Poco dopo il direttore (e per favore non mi correggete la desinenza) M. Patrizia Lanzetti mi ha voluta, dando scandalo: oltre che titolare di agenzia di comunicazione ero segretario dell’Associazione Radicale Riminese che allora aveva un sacco di iscritti e produceva attività politica continua. I radicali erano una forza a livello nazionale e io una novità spendibile per radio e tv locali che mi davano spazio (da Radio Talpa a Telerimini etc.). A Radio Sanmarino dovevo occuparmi delle interviste senza rete (né censure) ai personaggi riminesi, il sabato mattina: il Sindaco (Massimo Conti), l’onnipresente Umberto Bartolani che da sempre si faceva fotografare accanto ai potenti, il segretario del Pci (Nando Piccari), il patron del nascente Pio Manzù, Filiberto Dasi, ma non tutti accettavano la sfida. Erano gli anni ’80 della creatività e degli eventi, una conquista la loro scoperta, e il divertimento garantito.

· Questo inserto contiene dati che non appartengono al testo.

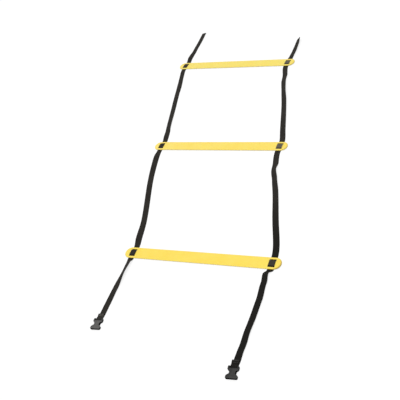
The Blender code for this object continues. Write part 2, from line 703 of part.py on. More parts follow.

Ora è desolazione. Nelle relazioni interpersonali e le conseguenti azioni collettive – rare infatti quelle spontanee e autentiche, quasi tutto è fatto in funzione del web con relativi selfie – che perlopiù si riducono a una chat per whasapp, e qualche riga sentenziosa con subito trenini di mi piace su facebook (a seconda del personaggio che la fornisce). Mi strugge una domanda: rimpiangere la passione e la forza aggregante del passato è segno di vecchiezza o esigenza di cambiamento, umanamente parlando?

Manuela Fabbri

PS: scusate l’ho fatta lunga, ed è pure con una critica su di voi, caro direttore Cicchetti. Non ho proprio senso della misura… ma è un unicum che non si ripeterà.